Medical Certification Process (Timing): The final rule codifies a 2005 DOL Wage and Hour Opinion letter that stated that employers may request a new medical certification each leave year for medical conditions that last longer than one year. The final rule also clarifies the applicable time period for recertification. Under the current regulations, employers may generally request a recertification no more often than every 30 days and only in conjunction with an FMLA absence unless a minimum duration of incapacity has been specified in the certification, in which case recertification generally may not be required until the duration specified has passed. Because many stakeholders have indicated that the current regulation is unclear as to the employer’s ability to require recertification when the duration of a condition is described as “lifetime” or “unknown,” the final rule restructures and clarifies the regulatory requirements for recertification. In all cases, the final rule allows an employer to request recertification of an ongoing condition every six months in conjunction with an absence.

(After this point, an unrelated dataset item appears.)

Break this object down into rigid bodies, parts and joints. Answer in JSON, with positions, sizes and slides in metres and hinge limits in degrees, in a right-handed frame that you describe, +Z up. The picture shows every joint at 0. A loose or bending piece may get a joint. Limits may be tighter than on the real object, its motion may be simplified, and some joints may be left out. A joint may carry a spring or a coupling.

Fitness-For-Duty Certifications: The current FMLA regulations allow employers to enforce uniformly-applied policies or practices that require all similarly-situated employees who take leave to provide a certification that they are able to resume work. This is called a “fitness-for-duty” certification. The final rule makes two changes to the fitness-for-duty certification process. First, an employer may require that the certification specifically address the employee’s ability to perform the essential functions of the employee’s job. Second, where reasonable job safety concerns exist, an employer may require a fitness-for-duty certification before an employee may return to work when the employee takes intermittent leave.